Así, me gusta insistir en la diferencia entre la «verdad real» (lo sucedido efectivamente), y la «verdad probada» (lo declarado cierto por el juez), ya que la única relevante jurídicamente es esta última.
Puede ser entendible la falta de pudor de los abogados que lanzan indiscriminadamente hechos al proceso o afirmaciones a sabiendas de su falsedad o falta de verosimilitud. Al fin y al cabo, la deontología del abogado alcanza a ejercer su profesión y velar por el bien de su cliente, pero no padece por las arriesgadas estrategias de defensa, ya que quien está llamado a discernir «la paja del grano» o «lo posible de lo verosímil» es el juez.

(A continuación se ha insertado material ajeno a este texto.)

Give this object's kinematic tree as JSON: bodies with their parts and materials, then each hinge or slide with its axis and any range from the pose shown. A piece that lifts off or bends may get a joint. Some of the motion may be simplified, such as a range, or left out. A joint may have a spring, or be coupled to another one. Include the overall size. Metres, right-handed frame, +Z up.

También puede entenderse la «mentira profesional» que en ocasiones se desliza en los informes de peritos aportados al proceso por la parte favorecida por sus conclusiones (quien paga, manda, y poco avispado sería quien aportase al proceso un informe contrario a sus tesis). Curiosamente, en numerosas ocasiones, tales informes llegan a conclusiones diametralmente contradictorias con las que resultan de los informes de los peritos designados al azar, procedentes de la lista facilitada por el Colegio correspondiente.

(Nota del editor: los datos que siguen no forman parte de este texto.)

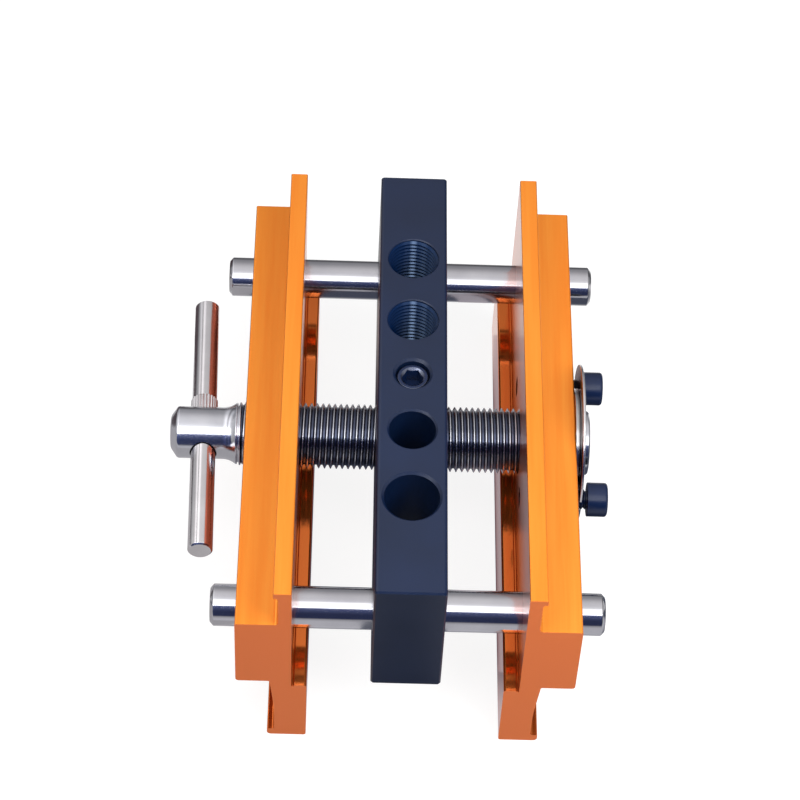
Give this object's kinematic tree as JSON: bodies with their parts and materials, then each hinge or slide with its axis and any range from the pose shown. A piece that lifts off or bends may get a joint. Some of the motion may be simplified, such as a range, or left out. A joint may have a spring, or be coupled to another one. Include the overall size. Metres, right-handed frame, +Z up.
{
  "type": "self centring doweling jig",
  "caption": "Doweling jig whose two jaws close evenly on a board by one left and right hand screw, to hold a drilled guide block over the middle of its edge.",
  "frame": {"origin": "middle of the guide block's underside, where the block sits on the board's edge", "axes": "+X along the lead screw, away from its handle; +Y along the board's edge, towards the tapped guide holes; +Z up, out of the guide holes"},
  "size_m": [0.1289, 0.1556, 0.0728],
  "materials": {
    "black_oxide": "black oxide, satin",
    "black_screw": "black oxide, slightly glossy",
    "ground_steel": "ground and polished",
    "turned_steel": "turned and polished, threads darker in their roots",
    "bar_steel": "bright drawn, knurled in the middle",
    "nut_steel": "turned and polished",
    "plate_steel": "bright nickel plate",
    "orange_anodised": "orange anodised extrusion, fine lines along its length"
  },
  "bodies": {
    "block": {"guide_block": "black_oxide", "guide_rod_front": "ground_steel", "guide_rod_back": "ground_steel", "retaining_screw": "black_screw"},
    "screw": {"lead_screw": "turned_steel", "handle_bar": "bar_steel"},
    "left_jaw": {"left_jaw": "orange_anodised"},
    "right_jaw": {"right_jaw": "orange_anodised", "centring_nut": "nut_steel", "nut_plate": "plate_steel", "nut_screw_front": "black_screw", "nut_screw_back": "black_screw"}
  },
  "joints": [
    {"name": "left_jaw_slide", "type": "slide", "parent": "block", "child": "left_jaw", "axis": [1, 0, 0], "range_m": [-0.0015, 0.0224]},
    {"name": "right_jaw_slide", "type": "slide", "parent": "block", "child": "right_jaw", "axis": [-1, 0, 0], "range_m": [-0.0015, 0.0224]},
    {"name": "screw_turn", "type": "hinge", "parent": "block", "child": "screw", "pos_m": [0, 0, 0.01485], "axis": [1, 0, 0], "range_deg": [-309, 4609]}
  ],
  "couplings": [
    {"joint": "right_jaw_slide", "follows": "left_jaw_slide", "ratio": 1},
    {"joint": "screw_turn", "follows": "left_jaw_slide", "rad_per_m": 3590.4}
  ]
}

Sin embargo, lo que no considero justificable, ni desde el punto de vista ético ni social, es la mentira forense que se manifiesta en buena parte de los testimonios vertidos por los testigos traídos al proceso por la parte interesada, y que, pese a jurar o prometer decir la verdad bajo apercibimiento del delito de falso testimonio ( como mandata la Ley de Enjuiciamiento Civil y desarrolla el Código Penal), lo cierto es que sin sonrojo alguno afirman hechos que son posteriormente desmentidos por pruebas contundentes y fehacientes de signo contrario.
Pues bien, tales falsedades abundan en el ámbito procesal contencioso-administrativo, por la errada creencia popular es que «si se miente para perjudicar a la voracidad recaudatoria o sancionadora de la Administración, no es pecado capital, sino incluso meritorio«. La reacción frente a la mentira forense no suele ser la inmediata puesta en conocimiento de la Fiscalía ( basta comprobar los escasísimos casos de condena penal por falso testimonio, reservada en la práctica para supuestos excepcionales y gravísimos de contumaces, profesionales y confesos de la mentira).
En cambio, el juzgador suele optar (cuando la sospecha de mendacidad se revela a los ojos imparciales del juez) mas bien por tener «en cuarentena» el testimonio oral del testigo y valorarlo en relación con los restantes medios de prueba, prescindiendo frecuentemente de su fiabilidad, o lo que es lo mismo, que a la postre, el «testigo se va de rositas».
Al menos, el testigo falso jugó a burlar a la justicia, lo intentó, y al menos cuenta con el agradecimiento del beneficiado por su falso testimonio; y si el testimonio falso fue dado por cierto, no solo la justicia ha padecido en el caso concreto, sino que en el futuro, para el engañador todos los pleitos pueden estar aquejados de vicios como el que el mismo acometió, y para la víctima del engaño, todos los pleitos son pasto de trileros.
O sea, la cosecha de la mentira mentira forense provoca un amplio barbecho en la credibilidad de la Justicia. Cuestión de ética, siempre la ética.